DATASET SECTION:
○ ○ ○ ○ ○
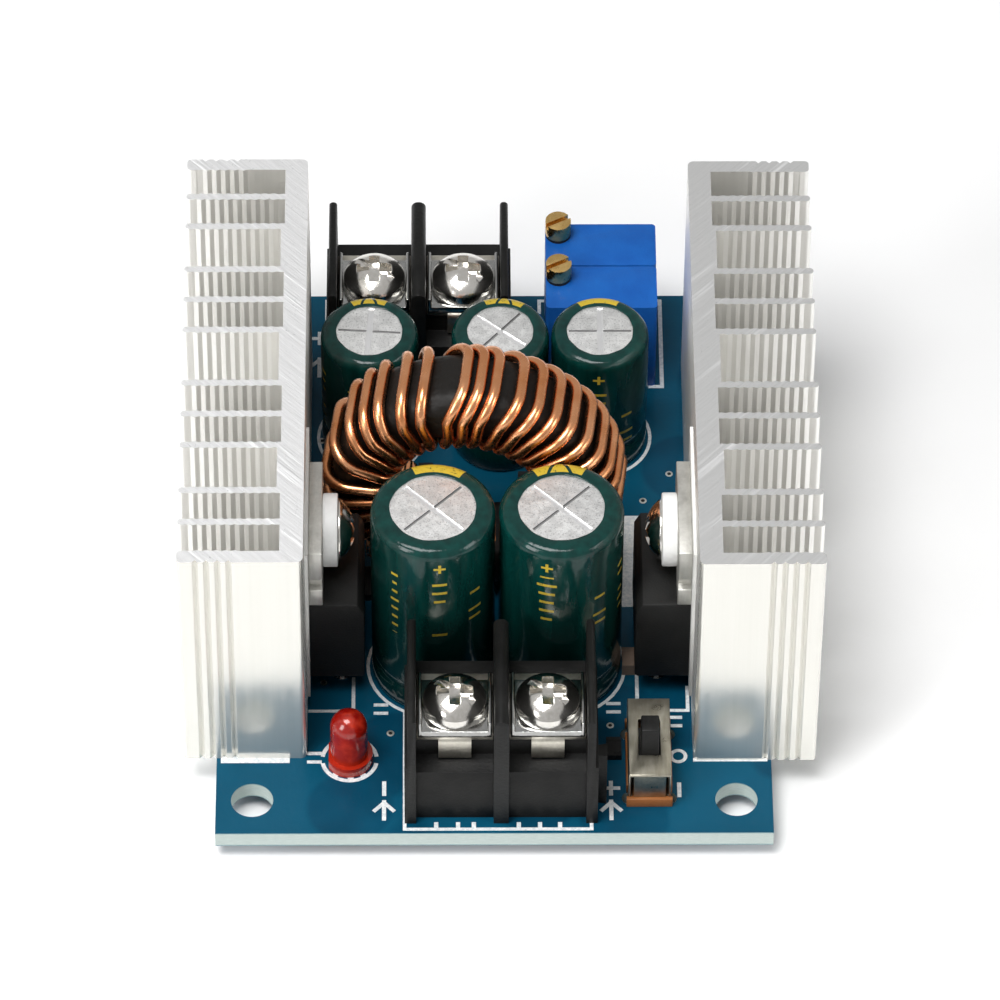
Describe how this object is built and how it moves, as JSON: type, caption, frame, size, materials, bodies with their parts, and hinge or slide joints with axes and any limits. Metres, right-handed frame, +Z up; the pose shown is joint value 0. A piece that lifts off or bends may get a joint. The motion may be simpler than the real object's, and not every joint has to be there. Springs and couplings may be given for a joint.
{
  "type": "buck converter module",
  "caption": "Adjustable step-down power converter board with finned heatsinks, upright ring inductor, capacitors, screw terminals, trimmers and a slide switch.",
  "frame": {"origin": "centre of the four mounting holes, on the underside of the circuit board", "axes": "+X to the right as seen from the input terminals, +Y from the input terminals towards the output terminals, +Z up out of the board's component side"},
  "size_m": [0.0524, 0.06, 0.0287],
  "materials": {
    "board": "blue solder mask over pale glass-fibre board, satin gloss",
    "heatsink_aluminium": "extruded aluminium, satin, saw-cut ends",
    "screw_steel": "bright zinc plated steel",
    "device_mould": "black moulded epoxy, fine matt",
    "device_metal": "matt tinned copper",
    "pad_sheet": "grey-white insulating sheet, matt",
    "white_nylon": "white nylon, satin",
    "core_coating": "black epoxy coating on pressed powder iron",
    "copper_wire": "enamelled copper wire, glossy",
    "can_aluminium": "bare drawn aluminium with a scored vent",
    "green_sleeve": "dark green shrink sleeve, glossy, with gold stripe",
    "black_rubber": "black rubber, matt",
    "tinned_wire": "tinned wire, satin",
    "terminal_plastic": "black moulded plastic, fine matt",
    "contact_nickel": "nickel plated brass, satin",
    "clamp_chrome": "bright nickel plate",
    "trimmer_blue": "blue moulded plastic, satin",
    "adjuster_brass": "bare turned brass",
    "switch_nickel": "nickel plated sheet steel, satin",
    "switch_phenolic": "orange-brown phenolic board",
    "knob_plastic": "black moulded plastic",
    "red_epoxy": "clear red epoxy lens",
    "chip_mould": "black moulded epoxy",
    "shunt_black": "black glazed resistor",
    "resistor_black": "black glazed chip with tinned ends",
    "ceramic_tan": "tan fired ceramic with tinned ends",
    "solder": "tin solder, bright"
  },
  "bodies": {
    "module": {"circuit_board": "board", "left_heatsink": "heatsink_aluminium", "right_heatsink": "heatsink_aluminium", "diode_body": "device_mould", "diode_leadframe": "device_metal", "mosfet_body": "device_mould", "mosfet_leadframe": "device_metal", "left_insulating_pad": "pad_sheet", "right_insulating_pad": "pad_sheet", "left_insulating_bush": "white_nylon", "right_insulating_bush": "white_nylon", "left_heatsink_screw": "screw_steel", "right_heatsink_screw": "screw_steel", "inductor_core": "core_coating", "inductor_winding": "copper_wire", "input_capacitor_left_can": "can_aluminium", "input_capacitor_left_sleeve": "green_sleeve", "input_capacitor_right_can": "can_aluminium", "input_capacitor_right_sleeve": "green_sleeve", "output_capacitor_left_can": "can_aluminium", "output_capacitor_left_sleeve": "green_sleeve", "output_capacitor_middle_can": "can_aluminium", "output_capacitor_middle_sleeve": "green_sleeve", "output_capacitor_right_can": "can_aluminium", "output_capacitor_right_sleeve": "green_sleeve", "capacitor_seals": "black_rubber", "capacitor_leads": "tinned_wire", "input_terminal_housing": "terminal_plastic", "input_terminal_contacts": "contact_nickel", "output_terminal_housing": "terminal_plastic", "output_terminal_contacts": "contact_nickel", "rear_trimmer_case": "trimmer_blue", "front_trimmer_case": "trimmer_blue", "trimmer_seals": "black_rubber", "trimmer_pins": "tinned_wire", "switch_cover": "switch_nickel", "switch_base": "switch_phenolic", "switch_pins": "tinned_wire", "power_light_lens": "red_epoxy", "power_light_leads": "tinned_wire", "controller_chip": "chip_mould", "amplifier_chip": "chip_mould", "chip_leads": "tinned_wire", "current_shunt": "shunt_black", "chip_resistors": "resistor_black", "chip_capacitors": "ceramic_tan", "solder_joints": "solder"},
    "input_negative_clamp": {"input_negative_clamp": "clamp_chrome"},
    "input_negative_screw": {"input_negative_screw": "screw_steel"},
    "input_positive_clamp": {"input_positive_clamp": "clamp_chrome"},
    "input_positive_screw": {"input_positive_screw": "screw_steel"},
    "output_positive_clamp": {"output_positive_clamp": "clamp_chrome"},
    "output_positive_screw": {"output_positive_screw": "screw_steel"},
    "output_negative_clamp": {"output_negative_clamp": "clamp_chrome"},
    "output_negative_screw": {"output_negative_screw": "screw_steel"},
    "rear_adjuster": {"rear_trimmer_screw": "adjuster_brass"},
    "front_adjuster": {"front_trimmer_screw": "adjuster_brass"},
    "slider": {"switch_slider": "knob_plastic"}
  },
  "joints": [
    {"name": "input_negative_lift", "type": "slide", "parent": "module", "child": "input_negative_clamp", "axis": [0, 0, 1], "range_m": [0, 0.003]},
    {"name": "input_negative_turn", "type": "hinge", "parent": "input_negative_clamp", "child": "input_negative_screw", "pos_m": [-0.00326, -0.024, 0.0108], "axis": [0, 0, 1], "range_deg": [0, 2400]},
    {"name": "input_positive_lift", "type": "slide", "parent": "module", "child": "input_positive_clamp", "axis": [0, 0, 1], "range_m": [0, 0.003]},
    {"name": "input_positive_turn", "type": "hinge", "parent": "input_positive_clamp", "child": "input_positive_screw", "pos_m": [0.00436, -0.024, 0.0108], "axis": [0, 0, 1], "range_deg": [0, 2400]},
    {"name": "output_positive_lift", "type": "slide", "parent": "module", "child": "output_positive_clamp", "axis": [0, 0, 1], "range_m": [0, 0.003]},
    {"name": "output_positive_turn", "type": "hinge", "parent": "output_positive_clamp", "child": "output_positive_screw", "pos_m": [-0.01006, 0.023, 0.0108], "axis": [0, 0, 1], "range_deg": [0, 2400]},
    {"name": "output_negative_lift", "type": "slide", "parent": "module", "child": "output_negative_clamp", "axis": [0, 0, 1], "range_m": [0, 0.003]},
    {"name": "output_negative_turn", "type": "hinge", "parent": "output_negative_clamp", "child": "output_negative_screw", "pos_m": [-0.00244, 0.023, 0.0108], "axis": [0, 0, 1], "range_deg": [0, 2400]},
    {"name": "rear_adjust", "type": "hinge", "parent": "module", "child": "rear_adjuster", "pos_m": [0.00578, 0.02793, 0.012], "axis": [0, 0, 1], "continuous": true},
    {"name": "front_adjust", "type": "hinge", "parent": "module", "child": "front_adjuster", "pos_m": [0.00578, 0.02295, 0.012], "axis": [0, 0, 1], "continuous": true},
    {"name": "switch_slide", "type": "slide", "parent": "module", "child": "slider", "axis": [0, 1, 0], "range_m": [0, 0.002]}
  ],
  "couplings": [
    {"joint": "input_negative_turn", "follows": "input_negative_lift", "rad_per_m": 12566},
    {"joint": "input_positive_turn", "follows": "input_positive_lift", "rad_per_m": 12566},
    {"joint": "output_positive_turn", "follows": "output_positive_lift", "rad_per_m": 12566},
    {"joint": "output_negative_turn", "follows": "output_negative_lift", "rad_per_m": 12566}
  ]
}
○ ○ ○ ○ ○
GIVEN PROBLEM: All of the data shown above must be copied exactly.

EXERCISE ANSWER:
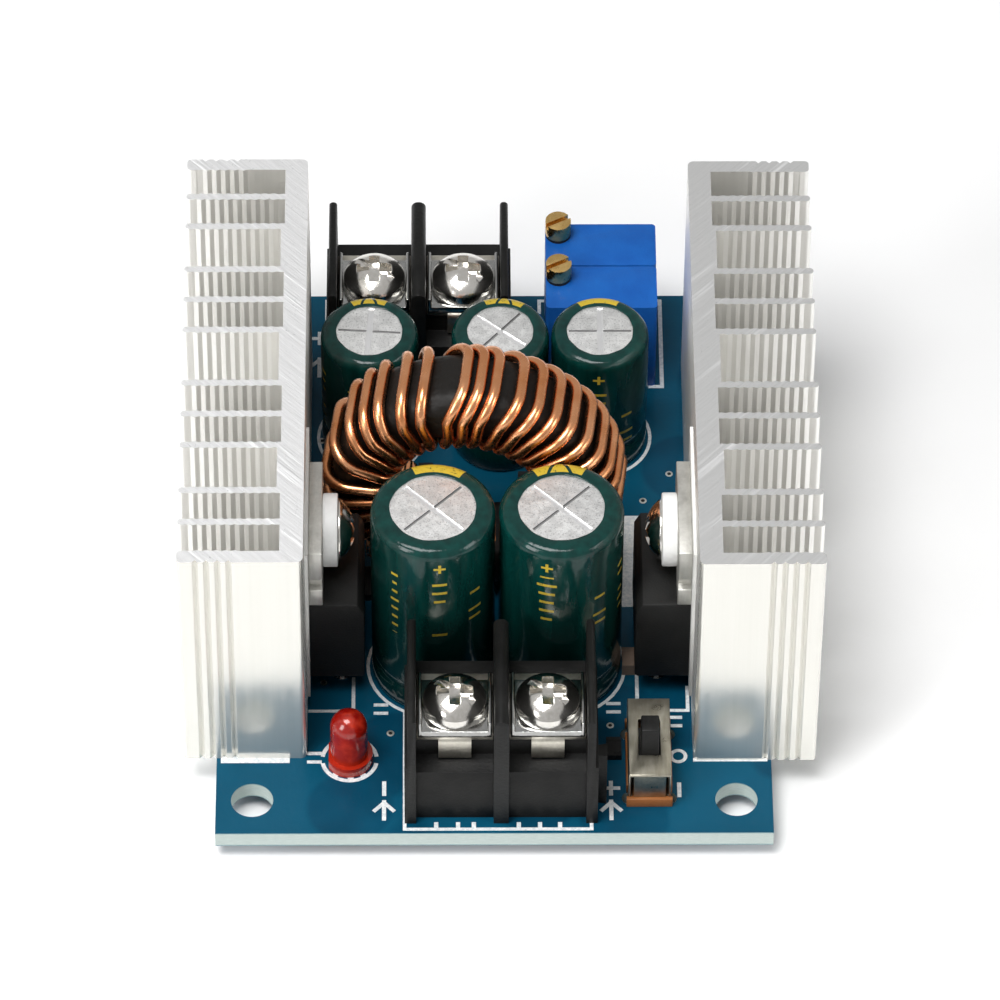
Describe how this object is built and how it moves, as JSON: type, caption, frame, size, materials, bodies with their parts, and hinge or slide joints with axes and any limits. Metres, right-handed frame, +Z up; the pose shown is joint value 0. A piece that lifts off or bends may get a joint. The motion may be simpler than the real object's, and not every joint has to be there. Springs and couplings may be given for a joint.
{
  "type": "buck converter module",
  "caption": "Adjustable step-down power converter board with finned heatsinks, upright ring inductor, capacitors, screw terminals, trimmers and a slide switch.",
  "frame": {"origin": "centre of the four mounting holes, on the underside of the circuit board", "axes": "+X to the right as seen from the input terminals, +Y from the input terminals towards the output terminals, +Z up out of the board's component side"},
  "size_m": [0.0524, 0.06, 0.0287],
  "materials": {
    "board": "blue solder mask over pale glass-fibre board, satin gloss",
    "heatsink_aluminium": "extruded aluminium, satin, saw-cut ends",
    "screw_steel": "bright zinc plated steel",
    "device_mould": "black moulded epoxy, fine matt",
    "device_metal": "matt tinned copper",
    "pad_sheet": "grey-white insulating sheet, matt",
    "white_nylon": "white nylon, satin",
    "core_coating": "black epoxy coating on pressed powder iron",
    "copper_wire": "enamelled copper wire, glossy",
    "can_aluminium": "bare drawn aluminium with a scored vent",
    "green_sleeve": "dark green shrink sleeve, glossy, with gold stripe",
    "black_rubber": "black rubber, matt",
    "tinned_wire": "tinned wire, satin",
    "terminal_plastic": "black moulded plastic, fine matt",
    "contact_nickel": "nickel plated brass, satin",
    "clamp_chrome": "bright nickel plate",
    "trimmer_blue": "blue moulded plastic, satin",
    "adjuster_brass": "bare turned brass",
    "switch_nickel": "nickel plated sheet steel, satin",
    "switch_phenolic": "orange-brown phenolic board",
    "knob_plastic": "black moulded plastic",
    "red_epoxy": "clear red epoxy lens",
    "chip_mould": "black moulded epoxy",
    "shunt_black": "black glazed resistor",
    "resistor_black": "black glazed chip with tinned ends",
    "ceramic_tan": "tan fired ceramic with tinned ends",
    "solder": "tin solder, bright"
  },
  "bodies": {
    "module": {"circuit_board": "board", "left_heatsink": "heatsink_aluminium", "right_heatsink": "heatsink_aluminium", "diode_body": "device_mould", "diode_leadframe": "device_metal", "mosfet_body": "device_mould", "mosfet_leadframe": "device_metal", "left_insulating_pad": "pad_sheet", "right_insulating_pad": "pad_sheet", "left_insulating_bush": "white_nylon", "right_insulating_bush": "white_nylon", "left_heatsink_screw": "screw_steel", "right_heatsink_screw": "screw_steel", "inductor_core": "core_coating", "inductor_winding": "copper_wire", "input_capacitor_left_can": "can_aluminium", "input_capacitor_left_sleeve": "green_sleeve", "input_capacitor_right_can": "can_aluminium", "input_capacitor_right_sleeve": "green_sleeve", "output_capacitor_left_can": "can_aluminium", "output_capacitor_left_sleeve": "green_sleeve", "output_capacitor_middle_can": "can_aluminium", "output_capacitor_middle_sleeve": "green_sleeve", "output_capacitor_right_can": "can_aluminium", "output_capacitor_right_sleeve": "green_sleeve", "capacitor_seals": "black_rubber", "capacitor_leads": "tinned_wire", "input_terminal_housing": "terminal_plastic", "input_terminal_contacts": "contact_nickel", "output_terminal_housing": "terminal_plastic", "output_terminal_contacts": "contact_nickel", "rear_trimmer_case": "trimmer_blue", "front_trimmer_case": "trimmer_blue", "trimmer_seals": "black_rubber", "trimmer_pins": "tinned_wire", "switch_cover": "switch_nickel", "switch_base": "switch_phenolic", "switch_pins": "tinned_wire", "power_light_lens": "red_epoxy", "power_light_leads": "tinned_wire", "controller_chip": "chip_mould", "amplifier_chip": "chip_mould", "chip_leads": "tinned_wire", "current_shunt": "shunt_black", "chip_resistors": "resistor_black", "chip_capacitors": "ceramic_tan", "solder_joints": "solder"},
    "input_negative_clamp": {"input_negative_clamp": "clamp_chrome"},
    "input_negative_screw": {"input_negative_screw": "screw_steel"},
    "input_positive_clamp": {"input_positive_clamp": "clamp_chrome"},
    "input_positive_screw": {"input_positive_screw": "screw_steel"},
    "output_positive_clamp": {"output_positive_clamp": "clamp_chrome"},
    "output_positive_screw": {"output_positive_screw": "screw_steel"},
    "output_negative_clamp": {"output_negative_clamp": "clamp_chrome"},
    "output_negative_screw": {"output_negative_screw": "screw_steel"},
    "rear_adjuster": {"rear_trimmer_screw": "adjuster_brass"},
    "front_adjuster": {"front_trimmer_screw": "adjuster_brass"},
    "slider": {"switch_slider": "knob_plastic"}
  },
  "joints": [
    {"name": "input_negative_lift", "type": "slide", "parent": "module", "child": "input_negative_clamp", "axis": [0, 0, 1], "range_m": [0, 0.003]},
    {"name": "input_negative_turn", "type": "hinge", "parent": "input_negative_clamp", "child": "input_negative_screw", "pos_m": [-0.00326, -0.024, 0.0108], "axis": [0, 0, 1], "range_deg": [0, 2400]},
    {"name": "input_positive_lift", "type": "slide", "parent": "module", "child": "input_positive_clamp", "axis": [0, 0, 1], "range_m": [0, 0.003]},
    {"name": "input_positive_turn", "type": "hinge", "parent": "input_positive_clamp", "child": "input_positive_screw", "pos_m": [0.00436, -0.024, 0.0108], "axis": [0, 0, 1], "range_deg": [0, 2400]},
    {"name": "output_positive_lift", "type": "slide", "parent": "module", "child": "output_positive_clamp", "axis": [0, 0, 1], "range_m": [0, 0.003]},
    {"name": "output_positive_turn", "type": "hinge", "parent": "output_positive_clamp", "child": "output_positive_screw", "pos_m": [-0.01006, 0.023, 0.0108], "axis": [0, 0, 1], "range_deg": [0, 2400]},
    {"name": "output_negative_lift", "type": "slide", "parent": "module", "child": "output_negative_clamp", "axis": [0, 0, 1], "range_m": [0, 0.003]},
    {"name": "output_negative_turn", "type": "hinge", "parent": "output_negative_clamp", "child": "output_negative_screw", "pos_m": [-0.00244, 0.023, 0.0108], "axis": [0, 0, 1], "range_deg": [0, 2400]},
    {"name": "rear_adjust", "type": "hinge", "parent": "module", "child": "rear_adjuster", "pos_m": [0.00578, 0.02793, 0.012], "axis": [0, 0, 1], "continuous": true},
    {"name": "front_adjust", "type": "hinge", "parent": "module", "child": "front_adjuster", "pos_m": [0.00578, 0.02295, 0.012], "axis": [0, 0, 1], "continuous": true},
    {"name": "switch_slide", "type": "slide", "parent": "module", "child": "slider", "axis": [0, 1, 0], "range_m": [0, 0.002]}
  ],
  "couplings": [
    {"joint": "input_negative_turn", "follows": "input_negative_lift", "rad_per_m": 12566},
    {"joint": "input_positive_turn", "follows": "input_positive_lift", "rad_per_m": 12566},
    {"joint": "output_positive_turn", "follows": "output_positive_lift", "rad_per_m": 12566},
    {"joint": "output_negative_turn", "follows": "output_negative_lift", "rad_per_m": 12566}
  ]
}